Objective
Copy every record word for word.

Records for processing
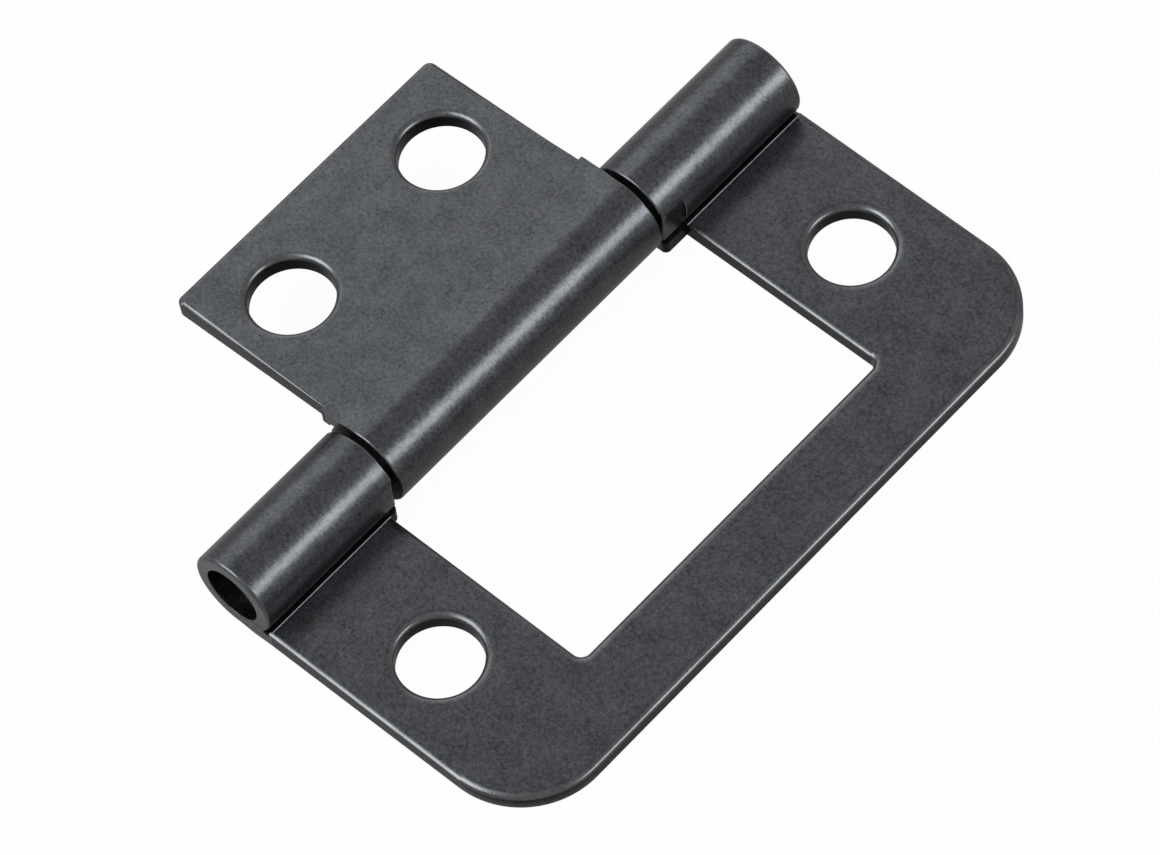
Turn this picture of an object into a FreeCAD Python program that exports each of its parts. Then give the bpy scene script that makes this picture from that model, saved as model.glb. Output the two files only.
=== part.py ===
import FreeCAD, Part

import math
import os

import Sketcher

# Flush hinge with nested leaves: a frame leaf with a window, an inner leaf that folds
# into that window, and the pin that both are rolled around.
# The pin lies along Y, the frame leaf reaches out along +X and Z is up. Lengths are in mm.
# The origin is half-way between the frame leaf's screw holes, on the face that it is
# screwed down on. Each piece is drawn about the pin's axis and then set off from there.

SIZES = {
    # sheet, pin and the fit between them
    "sheet_thickness": 1.6,
    "knuckle_wall": 1.3,
    "pin_diameter": 5.2,
    "running_clearance": 0.05,
    # barrel
    "barrel_length": 63.5,
    "pin_recess": 2.0,
    "pin_end_chamfer": 0.4,
    "knuckle_gap": 0.5,
    "knuckle_rim_chamfer": 0.12,
    # where each rolled strip meets its own leaf
    "leaf_lift": 0.15,
    "shoulder_reach": 3.6,
    "seam_drop": 1.9,
    "seam_gap": 0.06,
    # frame leaf
    "frame_reach": 31.35,
    "frame_corner_radius": 7.6,
    "arm_width": 14.05,
    "bar_width": 7.25,
    "window_corner_radius": 0.9,
    "near_tab_length": 1.05,
    "far_tab_length": 2.45,
    "tab_corner_radius": 0.5,
    "frame_hole_reach": 15.3,
    "frame_hole_from_end": 7.15,
    # inner leaf
    "fold_clearance": 3.3,
    "inner_side_step": 0.4,
    "inner_root_reach": 4.3,
    "inner_corner_radius": 0.7,
    "inner_hole_from_end": 7.05,
    "inner_hole_from_side": 6.2,
    # screw holes and edges of both leaves
    "hole_diameter": 7.2,
    "hole_chamfer": 0.4,
    "edge_radius": 0.22,
    # turn of the inner leaf over the top, from folded shut to how it lies, in degrees
    "open_angle": 183.0,
}

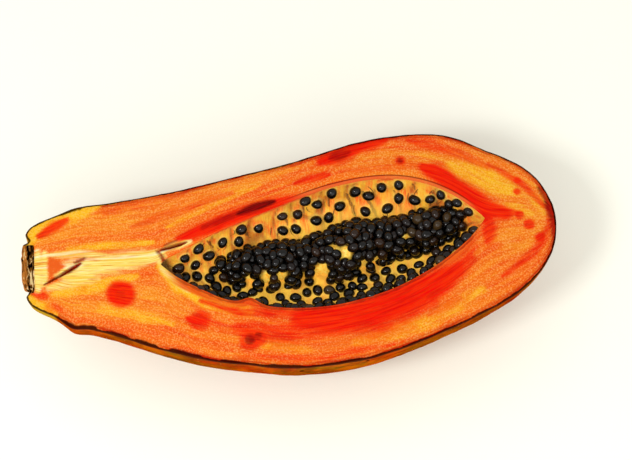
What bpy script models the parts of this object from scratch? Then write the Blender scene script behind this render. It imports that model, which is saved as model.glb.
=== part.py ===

Output of the exercise
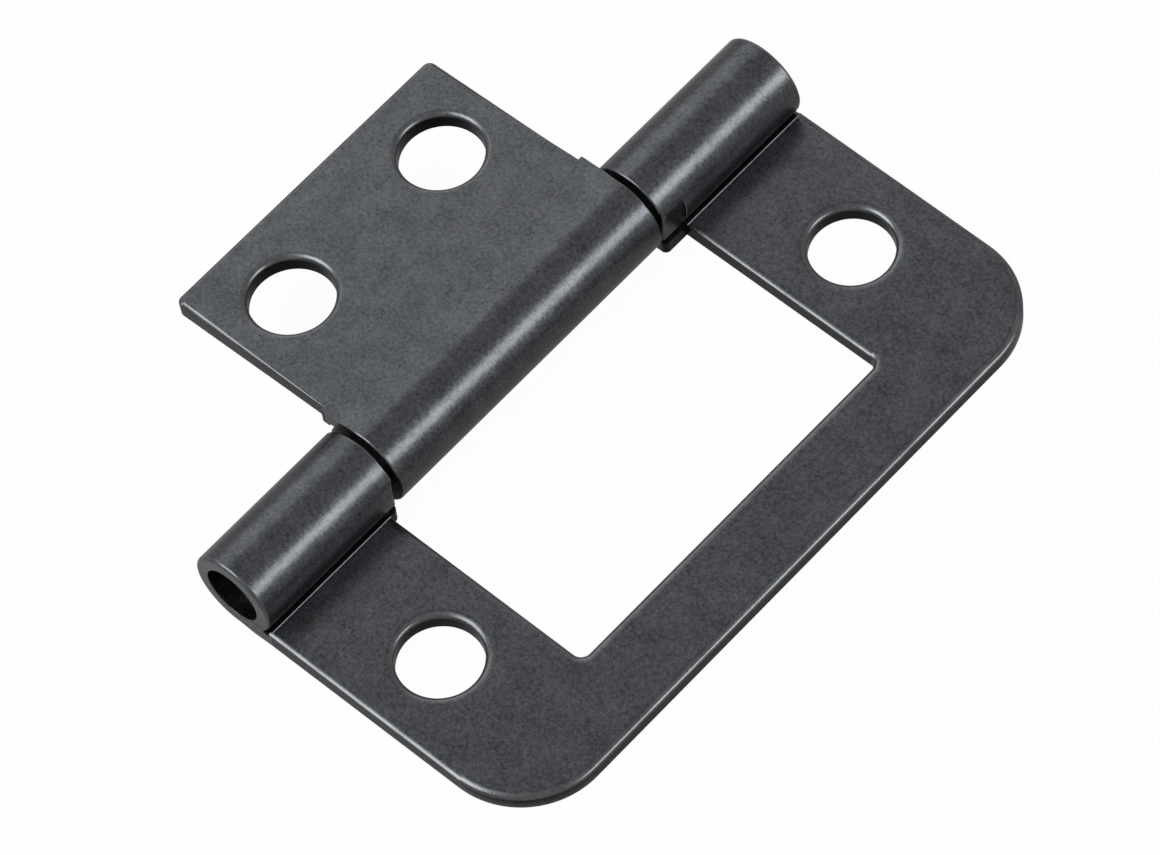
Turn this picture of an object into a FreeCAD Python program that exports each of its parts. Then give the bpy scene script that makes this picture from that model, saved as model.glb. Output the two files only.
=== part.py ===
import FreeCAD, Part

import math
import os

import Sketcher

# Flush hinge with nested leaves: a frame leaf with a window, an inner leaf that folds
# into that window, and the pin that both are rolled around.
# The pin lies along Y, the frame leaf reaches out along +X and Z is up. Lengths are in mm.
# The origin is half-way between the frame leaf's screw holes, on the face that it is
# screwed down on. Each piece is drawn about the pin's axis and then set off from there.

SIZES = {
    # sheet, pin and the fit between them
    "sheet_thickness": 1.6,
    "knuckle_wall": 1.3,
    "pin_diameter": 5.2,
    "running_clearance": 0.05,
    # barrel
    "barrel_length": 63.5,
    "pin_recess": 2.0,
    "pin_end_chamfer": 0.4,
    "knuckle_gap": 0.5,
    "knuckle_rim_chamfer": 0.12,
    # where each rolled strip meets its own leaf
    "leaf_lift": 0.15,
    "shoulder_reach": 3.6,
    "seam_drop": 1.9,
    "seam_gap": 0.06,
    # frame leaf
    "frame_reach": 31.35,
    "frame_corner_radius": 7.6,
    "arm_width": 14.05,
    "bar_width": 7.25,
    "window_corner_radius": 0.9,
    "near_tab_length": 1.05,
    "far_tab_length": 2.45,
    "tab_corner_radius": 0.5,
    "frame_hole_reach": 15.3,
    "frame_hole_from_end": 7.15,
    # inner leaf
    "fold_clearance": 3.3,
    "inner_side_step": 0.4,
    "inner_root_reach": 4.3,
    "inner_corner_radius": 0.7,
    "inner_hole_from_end": 7.05,
    "inner_hole_from_side": 6.2,
    # screw holes and edges of both leaves
    "hole_diameter": 7.2,
    "hole_chamfer": 0.4,
    "edge_radius": 0.22,
    # turn of the inner leaf over the top, from folded shut to how it lies, in degrees
    "open_angle": 183.0,
}

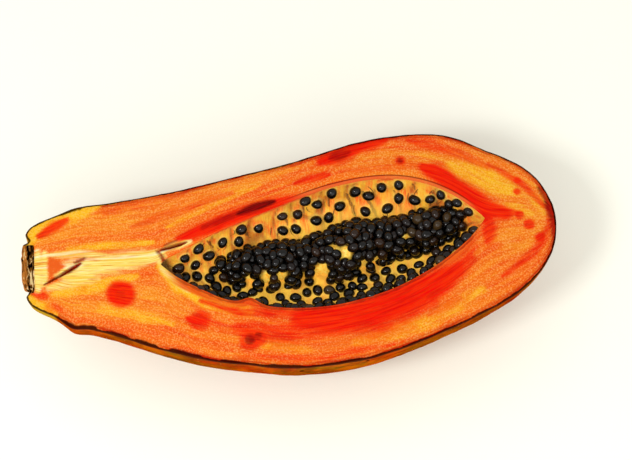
What bpy script models the parts of this object from scratch? Then write the Blender scene script behind this render. It imports that model, which is saved as model.glb.
=== part.py ===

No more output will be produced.